The Prosecutor Never Rests
http://www.washingtonpost.com/ac2/wp-dyn/A55560-2005Feb1?language=printer
Whether Probing a Leak or Trying Terrorists, Patrick Fitzgerald Is Relentless
http://www.washingtonpost.com/ac2/wp-dyn/A55560-2005Feb1?language=printer
http://www.washingtonpost.com/wp-dyn/content/article/2005/10/28/AR2005102801986.html
Asked about criticism that he was a partisan on a witch hunt, the man who indicted a sitting White House official for the first time since the 19th century shot back: "One day I read that I was a Republican hack, another day I read that I was a Democratic hack -- and the only thing I did between those two nights was sleep."
In his day job as U.S. Attorney for Chicago, Leakgate Special Counsel Patrick Fitzgerald has prosecuted even more people associated with former Republican Gov.
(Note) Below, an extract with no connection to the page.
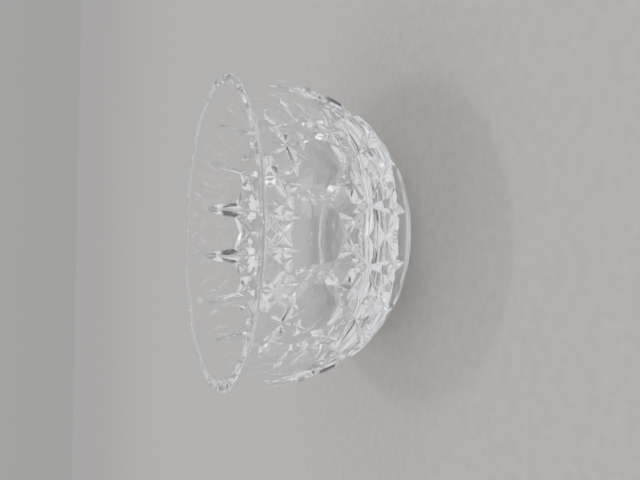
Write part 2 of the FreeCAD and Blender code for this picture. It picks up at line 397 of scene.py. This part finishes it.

George Ryan than the 60 we noted yesterday.
The latest tally on Fitzgerald's GOP prosecutions comes from London's Financial Times, which noted on Saturday that his investigation into the Illinois GOP'er "has led to 79 arrests and 73 convictions."
But it's also true that Fitzgerald has done a better job going after Democrats than media reports we cited yesterday would indicate.
Fitzgerald's corruption probe into the contract award practices of the Chicago Mayor Richard Daley's Democratic administration, known as the "Hired Truck" scandal, have so far yielded 30 indictments and 23 convictions.
Howard M.
The reason Gcrakr hasn't heard Fitzgerald referred to as a hack is because he hasn't been called that by anyone with any credibility.
That record remains intact as of your comment.
I live in Chicago. Haven't had the opportunity to share a bottle of Irish whisky with Pat yet. But he certainly appears to be a bipartisan prosecutor from where I sit!
I've added you as one of my allies on my blog mainly because I enjoy reading yours. Let me know if this is okay with you.